Quote the listing below in its entirety.

• _Data excerpt_:
[START]

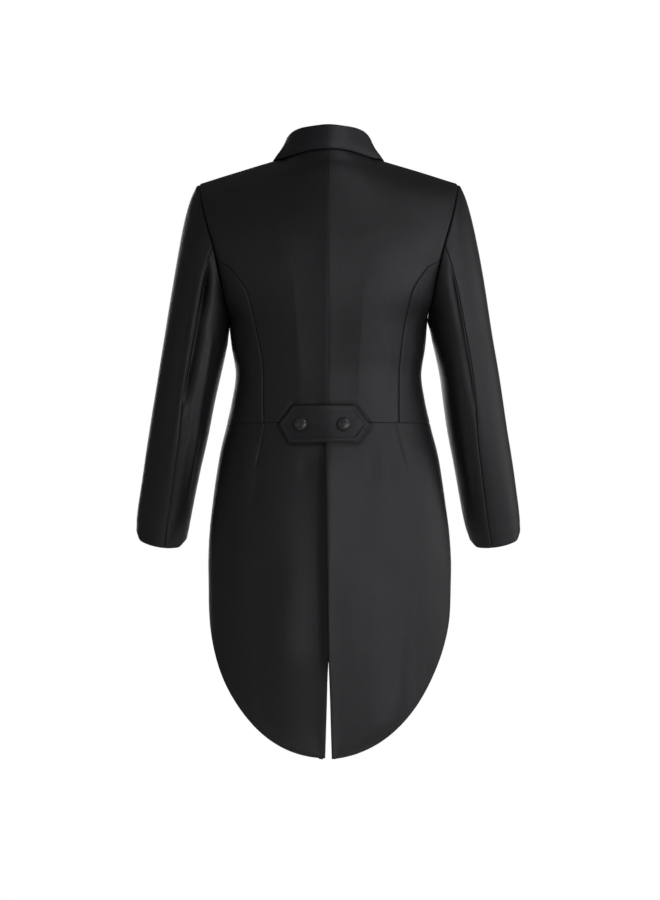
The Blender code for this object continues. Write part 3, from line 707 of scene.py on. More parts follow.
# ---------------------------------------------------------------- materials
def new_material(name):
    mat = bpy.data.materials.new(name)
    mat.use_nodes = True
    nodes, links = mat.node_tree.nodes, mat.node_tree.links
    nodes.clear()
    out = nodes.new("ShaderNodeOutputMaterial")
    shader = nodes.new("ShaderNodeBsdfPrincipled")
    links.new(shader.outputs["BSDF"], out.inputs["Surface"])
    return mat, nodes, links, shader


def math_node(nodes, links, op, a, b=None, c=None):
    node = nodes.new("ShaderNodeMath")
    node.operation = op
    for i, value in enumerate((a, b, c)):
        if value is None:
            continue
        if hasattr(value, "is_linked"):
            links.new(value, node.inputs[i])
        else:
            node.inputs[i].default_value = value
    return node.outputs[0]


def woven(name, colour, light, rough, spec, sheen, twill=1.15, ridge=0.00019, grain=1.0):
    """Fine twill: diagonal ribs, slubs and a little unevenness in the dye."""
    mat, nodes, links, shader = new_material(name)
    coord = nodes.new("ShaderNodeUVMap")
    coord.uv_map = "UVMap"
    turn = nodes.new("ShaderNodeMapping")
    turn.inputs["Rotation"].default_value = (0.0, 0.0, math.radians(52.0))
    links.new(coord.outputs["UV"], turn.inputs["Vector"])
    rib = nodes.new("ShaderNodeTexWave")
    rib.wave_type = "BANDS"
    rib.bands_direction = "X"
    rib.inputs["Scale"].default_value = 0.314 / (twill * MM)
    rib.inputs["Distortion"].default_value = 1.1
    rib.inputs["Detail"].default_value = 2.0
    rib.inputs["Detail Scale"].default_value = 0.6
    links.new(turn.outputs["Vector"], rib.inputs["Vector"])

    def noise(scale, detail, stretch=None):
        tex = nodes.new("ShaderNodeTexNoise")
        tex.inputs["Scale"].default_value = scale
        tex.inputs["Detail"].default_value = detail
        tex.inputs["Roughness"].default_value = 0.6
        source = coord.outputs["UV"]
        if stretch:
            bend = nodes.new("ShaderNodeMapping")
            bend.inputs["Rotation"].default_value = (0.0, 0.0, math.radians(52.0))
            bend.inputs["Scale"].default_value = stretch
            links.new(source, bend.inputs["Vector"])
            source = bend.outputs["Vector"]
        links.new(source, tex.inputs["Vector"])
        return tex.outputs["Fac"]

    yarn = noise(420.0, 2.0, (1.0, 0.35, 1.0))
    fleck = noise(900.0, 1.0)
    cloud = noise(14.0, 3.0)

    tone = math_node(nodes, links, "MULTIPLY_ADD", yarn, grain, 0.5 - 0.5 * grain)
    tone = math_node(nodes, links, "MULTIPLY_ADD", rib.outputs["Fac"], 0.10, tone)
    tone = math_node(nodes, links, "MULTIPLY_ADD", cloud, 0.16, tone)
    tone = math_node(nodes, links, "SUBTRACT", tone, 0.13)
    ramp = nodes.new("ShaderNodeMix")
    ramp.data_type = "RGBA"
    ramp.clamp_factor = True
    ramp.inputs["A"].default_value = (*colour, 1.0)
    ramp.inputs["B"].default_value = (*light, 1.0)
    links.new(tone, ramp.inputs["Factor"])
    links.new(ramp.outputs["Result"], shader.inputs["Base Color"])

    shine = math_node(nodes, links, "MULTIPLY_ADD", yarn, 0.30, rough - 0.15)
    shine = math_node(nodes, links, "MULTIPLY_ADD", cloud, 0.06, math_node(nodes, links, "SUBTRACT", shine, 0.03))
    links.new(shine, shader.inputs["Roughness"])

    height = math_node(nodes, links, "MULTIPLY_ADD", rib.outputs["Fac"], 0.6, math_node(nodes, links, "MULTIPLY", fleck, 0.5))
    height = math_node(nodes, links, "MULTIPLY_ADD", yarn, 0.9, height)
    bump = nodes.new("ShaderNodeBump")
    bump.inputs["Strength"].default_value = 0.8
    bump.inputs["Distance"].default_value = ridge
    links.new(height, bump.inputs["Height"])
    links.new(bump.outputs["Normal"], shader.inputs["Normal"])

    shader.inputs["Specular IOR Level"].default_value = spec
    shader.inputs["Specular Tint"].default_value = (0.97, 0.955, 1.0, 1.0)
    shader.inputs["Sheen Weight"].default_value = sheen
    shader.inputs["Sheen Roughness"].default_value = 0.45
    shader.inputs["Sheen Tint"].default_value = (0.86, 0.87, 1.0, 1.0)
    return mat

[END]

• _Written reply_:
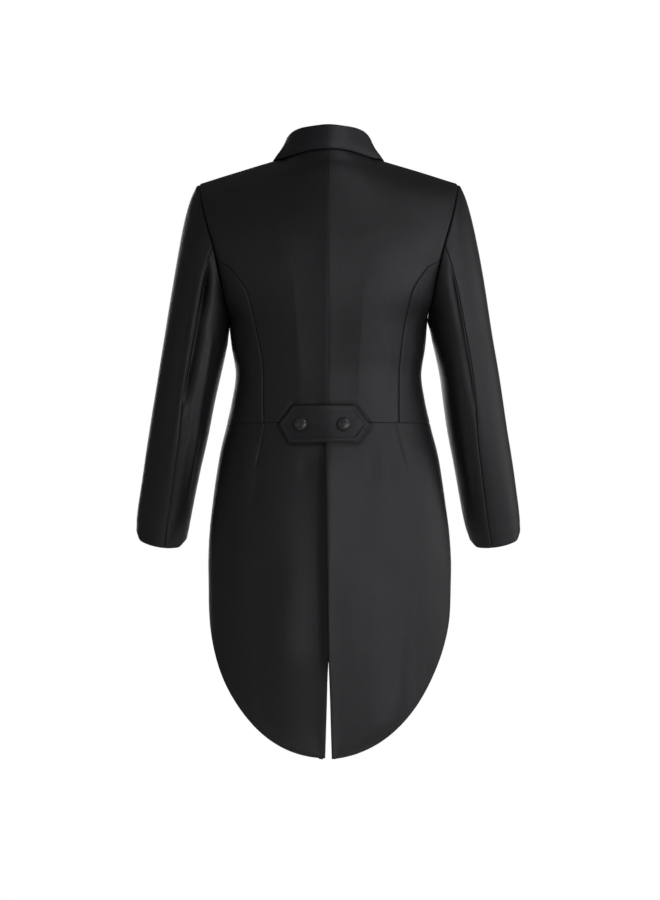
The Blender code for this object continues. Write part 3, from line 707 of scene.py on. More parts follow.
# ---------------------------------------------------------------- materials
def new_material(name):
    mat = bpy.data.materials.new(name)
    mat.use_nodes = True
    nodes, links = mat.node_tree.nodes, mat.node_tree.links
    nodes.clear()
    out = nodes.new("ShaderNodeOutputMaterial")
    shader = nodes.new("ShaderNodeBsdfPrincipled")
    links.new(shader.outputs["BSDF"], out.inputs["Surface"])
    return mat, nodes, links, shader


def math_node(nodes, links, op, a, b=None, c=None):
    node = nodes.new("ShaderNodeMath")
    node.operation = op
    for i, value in enumerate((a, b, c)):
        if value is None:
            continue
        if hasattr(value, "is_linked"):
            links.new(value, node.inputs[i])
        else:
            node.inputs[i].default_value = value
    return node.outputs[0]


def woven(name, colour, light, rough, spec, sheen, twill=1.15, ridge=0.00019, grain=1.0):
    """Fine twill: diagonal ribs, slubs and a little unevenness in the dye."""
    mat, nodes, links, shader = new_material(name)
    coord = nodes.new("ShaderNodeUVMap")
    coord.uv_map = "UVMap"
    turn = nodes.new("ShaderNodeMapping")
    turn.inputs["Rotation"].default_value = (0.0, 0.0, math.radians(52.0))
    links.new(coord.outputs["UV"], turn.inputs["Vector"])
    rib = nodes.new("ShaderNodeTexWave")
    rib.wave_type = "BANDS"
    rib.bands_direction = "X"
    rib.inputs["Scale"].default_value = 0.314 / (twill * MM)
    rib.inputs["Distortion"].default_value = 1.1
    rib.inputs["Detail"].default_value = 2.0
    rib.inputs["Detail Scale"].default_value = 0.6
    links.new(turn.outputs["Vector"], rib.inputs["Vector"])

    def noise(scale, detail, stretch=None):
        tex = nodes.new("ShaderNodeTexNoise")
        tex.inputs["Scale"].default_value = scale
        tex.inputs["Detail"].default_value = detail
        tex.inputs["Roughness"].default_value = 0.6
        source = coord.outputs["UV"]
        if stretch:
            bend = nodes.new("ShaderNodeMapping")
            bend.inputs["Rotation"].default_value = (0.0, 0.0, math.radians(52.0))
            bend.inputs["Scale"].default_value = stretch
            links.new(source, bend.inputs["Vector"])
            source = bend.outputs["Vector"]
        links.new(source, tex.inputs["Vector"])
        return tex.outputs["Fac"]

    yarn = noise(420.0, 2.0, (1.0, 0.35, 1.0))
    fleck = noise(900.0, 1.0)
    cloud = noise(14.0, 3.0)

    tone = math_node(nodes, links, "MULTIPLY_ADD", yarn, grain, 0.5 - 0.5 * grain)
    tone = math_node(nodes, links, "MULTIPLY_ADD", rib.outputs["Fac"], 0.10, tone)
    tone = math_node(nodes, links, "MULTIPLY_ADD", cloud, 0.16, tone)
    tone = math_node(nodes, links, "SUBTRACT", tone, 0.13)
    ramp = nodes.new("ShaderNodeMix")
    ramp.data_type = "RGBA"
    ramp.clamp_factor = True
    ramp.inputs["A"].default_value = (*colour, 1.0)
    ramp.inputs["B"].default_value = (*light, 1.0)
    links.new(tone, ramp.inputs["Factor"])
    links.new(ramp.outputs["Result"], shader.inputs["Base Color"])

    shine = math_node(nodes, links, "MULTIPLY_ADD", yarn, 0.30, rough - 0.15)
    shine = math_node(nodes, links, "MULTIPLY_ADD", cloud, 0.06, math_node(nodes, links, "SUBTRACT", shine, 0.03))
    links.new(shine, shader.inputs["Roughness"])

    height = math_node(nodes, links, "MULTIPLY_ADD", rib.outputs["Fac"], 0.6, math_node(nodes, links, "MULTIPLY", fleck, 0.5))
    height = math_node(nodes, links, "MULTIPLY_ADD", yarn, 0.9, height)
    bump = nodes.new("ShaderNodeBump")
    bump.inputs["Strength"].default_value = 0.8
    bump.inputs["Distance"].default_value = ridge
    links.new(height, bump.inputs["Height"])
    links.new(bump.outputs["Normal"], shader.inputs["Normal"])

    shader.inputs["Specular IOR Level"].default_value = spec
    shader.inputs["Specular Tint"].default_value = (0.97, 0.955, 1.0, 1.0)
    shader.inputs["Sheen Weight"].default_value = sheen
    shader.inputs["Sheen Roughness"].default_value = 0.45
    shader.inputs["Sheen Tint"].default_value = (0.86, 0.87, 1.0, 1.0)
    return mat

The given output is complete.